Kenilworth mansion found buyer after four years
After four years on the market and major price cuts, a Kenilworth mansion sold for $6.8 million on Sept. 11, one of the most expensive sales in the village’s history.
The home was last owned by the late Yadelle and Robert Sklare, and their family managed the sale. The long time on the market was in part because the family was in no rush to sell the house, listing agent Nancy Nugent of Jameson Sotheby’s International Realty said.
It first hit the private market in 2021 asking $14 million. In 2022, it went public, keeping the $14 million ask. The price dropped five times before its last listing price of $7.7 million in September 2024.
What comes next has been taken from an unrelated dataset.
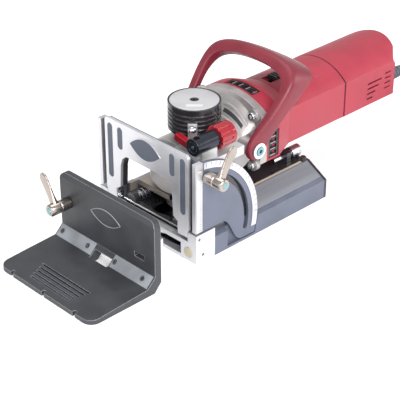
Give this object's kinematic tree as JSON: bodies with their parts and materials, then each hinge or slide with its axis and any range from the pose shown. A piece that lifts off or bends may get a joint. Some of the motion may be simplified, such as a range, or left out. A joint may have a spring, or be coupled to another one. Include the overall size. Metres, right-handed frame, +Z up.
{
  "type": "biscuit joiner",
  "caption": "Hand-held biscuit joiner: slotted base with a tilting fence, a motor unit that plunges a disc cutter, a bow handle, a depth turret, and a loose L-shaped stop square.",
  "frame": {"origin": "under the front edge of the base, in the middle of its width, on the surface the base stands on", "axes": "+X from the working face to the cable end, +Y to the operator's right, +Z up"},
  "size_m": [0.6705, 0.187, 0.1595],
  "materials": {
    "silver_alloy": "bead-blasted and bright along the edges",
    "slate_coat": "satin slate-grey coating",
    "brushed_plate": "brushed along the length",
    "dark_plate": "smooth dark coating",
    "bright_steel": "ground bright steel",
    "spring_steel": "drawn wire",
    "insert_grey": "fine satin",
    "grip_pad": "soft matt",
    "nickel": "nickel plate, slightly worn",
    "square_cast": "fine textured dark coating",
    "grey_cast": "tumbled grey casting",
    "red_shell": "fine grained moulding",
    "red_grip": "satin moulding",
    "red_control": "gloss moulding",
    "black_plastic": "satin black",
    "dark_anodised": "dark anodised",
    "laminations": "stacked sheet",
    "fan_plastic": "plain moulding",
    "carbon": "pressed carbon",
    "cord_rubber": "blue-grey satin rubber"
  },
  "bodies": {
    "base": {"base_plate": "dark_plate", "base_front": "silver_alloy", "end_block_left": "silver_alloy", "end_block_right": "silver_alloy", "side_beam_left": "slate_coat", "side_beam_right": "slate_coat", "side_plates": "brushed_plate", "blade_guard": "dark_plate", "base_cover": "dark_plate", "base_rear": "dark_plate", "guide_rods": "bright_steel", "return_springs": "spring_steel", "grip_pads": "grip_pad", "hinge_pins": "bright_steel", "clamp_plate": "dark_plate", "clamp_stud": "bright_steel"},
    "fence": {"fence_frame": "silver_alloy", "fence_back": "slate_coat", "fence_rails": "silver_alloy", "fence_inserts": "insert_grey", "quadrant": "slate_coat", "quadrant_scale": "silver_alloy", "height_scale": "silver_alloy"},
    "fence_lever": {"clamp_lever": "nickel"},
    "square": {"stop_square": "square_cast", "square_hook": "bright_steel"},
    "square_clamp": {"square_jaw": "bright_steel"},
    "square_handle": {"square_lever": "nickel"},
    "motor_unit": {"carriage": "dark_plate", "gear_housing": "grey_cast", "gear_screws": "bright_steel", "front_housing": "red_shell", "vent_grilles": "black_plastic", "rear_housing": "red_shell", "handle": "red_grip", "handle_screws": "bright_steel", "stator": "laminations", "brushes": "carbon", "bearings": "bright_steel", "turret_bolt": "dark_anodised", "drive_bracket": "grey_cast", "drive_sleeve": "dark_anodised", "strain_relief": "cord_rubber", "cord": "cord_rubber", "cord_coil": "cord_rubber", "plug": "cord_rubber"},
    "cutter": {"blade": "bright_steel", "spindle": "bright_steel", "blade_nut": "bright_steel", "bevel_gear": "bright_steel"},
    "armature": {"motor_shaft": "bright_steel", "armature_core": "laminations", "fan": "fan_plastic"},
    "depth_turret": {"turret": "black_plastic"},
    "index_pin": {"turret_pin": "bright_steel"},
    "height_lever": {"drive_lever": "red_control"},
    "height_knob": {"drive_knob": "red_control"},
    "switch": {"switch_slider": "black_plastic"},
    "rear_stop": {"stop_screw": "bright_steel"}
  },
  "joints": [
    {"name": "plunge", "type": "slide", "parent": "base", "child": "motor_unit", "axis": [-1, 0, 0], "range_m": [0, 0.02], "stiffness_N_per_m": 300, "springref_m": -0.02, "deforming": ["return_springs"]},
    {"name": "fence_tilt", "type": "hinge", "parent": "base", "child": "fence", "pos_m": [0.0035, 0, 0.028], "axis": [0, -1, 0], "range_deg": [0, 90]},
    {"name": "clamp_lever_turn", "type": "hinge", "parent": "base", "child": "fence_lever", "pos_m": [0.0135, -0.082, 0.0915], "axis": [0, 1, 0], "range_deg": [-60, 45]},
    {"name": "square_fit", "type": "slide", "parent": "fence", "child": "square", "axis": [0.6828, 0.1345, 0.7181], "range_m": [0, 0.07659]},
    {"name": "square_lever_turn", "type": "hinge", "parent": "square", "child": "square_handle", "pos_m": [-0.0704, 0.0448, 0.0456], "axis": [1, 0, 0], "range_deg": [0, 90]},
    {"name": "jaw_slide", "type": "slide", "parent": "square", "child": "square_clamp", "axis": [0, -1, 0], "range_m": [0, 0.0032]},
    {"name": "armature_spin", "type": "hinge", "parent": "motor_unit", "child": "armature", "pos_m": [0.2, 0, 0.08], "axis": [1, 0, 0], "continuous": true},
    {"name": "cutter_spin", "type": "hinge", "parent": "motor_unit", "child": "cutter", "pos_m": [0.051, 0, 0.01], "axis": [0, 0, 1], "continuous": true},
    {"name": "turret_turn", "type": "hinge", "parent": "motor_unit", "child": "depth_turret", "pos_m": [0.0648, 0, 0.11], "axis": [0, 0, 1], "continuous": true},
    {"name": "index_pin_pull", "type": "slide", "parent": "motor_unit", "child": "index_pin", "axis": [-0.735, -0.678, 0], "range_m": [0, 0.003], "stiffness_N_per_m": 600},
    {"name": "height_lever_turn", "type": "hinge", "parent": "motor_unit", "child": "height_lever", "pos_m": [0.0288, -0.0393, 0.106], "axis": [1, 0, 0], "range_deg": [0, 60]},
    {"name": "height_knob_turn", "type": "hinge", "parent": "motor_unit", "child": "height_knob", "pos_m": [0.063, -0.0393, 0.106], "axis": [1, 0, 0], "continuous": true},
    {"name": "switch_slide", "type": "slide", "parent": "motor_unit", "child": "switch", "axis": [1, 0, 0], "range_m": [0, 0.006]},
    {"name": "rear_stop_turn", "type": "hinge", "parent": "base", "child": "rear_stop", "pos_m": [0.177, -0.031, 0.042], "axis": [1, 0, 0], "range_deg": [-180, 180]}
  ],
  "couplings": [
    {"joint": "cutter_spin", "follows": "armature_spin", "ratio": 0.31818},
    {"joint": "jaw_slide", "follows": "square_lever_turn", "m_per_rad": 0.002035}
  ]
}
The buyers haven’t been identified, but Nugent said they plan to tear down the house and build a new one on the lakefront property.
Commercial roundup
The big commercial real estate news of the week pointed to signs of life in some long-fallow sites eyed for megadevelopments.
Developer Related Midwest, Clayco and a platoon of other partners broke ground on the multi-billion dollar quantum computing facility set to replace the former South Works steel site on Chicago’s South Side. Blue Owl’s real estate division that specializes in sale-leaseback transactions was revealed to be involved in financing the land acquisition, as it paid around $75 million to U.S. Steel for the land and subsequently sold a $58 million ground lease deal to the development team led by Related.
And on the North Side, developer Jim Letchinger’s JDL and Kayne Anderson officially closed on an approximately $84 million acquisition of the northern portion of the former Lincoln Yards site. The deal unlocks a plan focused on residential development, under a new name for the property: Foundry Park. The site’s former developer Sterling Bay and investment partner Lone Star Funds lost the land to their lender Bank OZK after a $125 million default, but Sterling Bay and J.P. Morgan Asset Management have retained control of the southern portion of the property that was once set to be turned into a $6 billion campus with an emphasis on commercial buildings.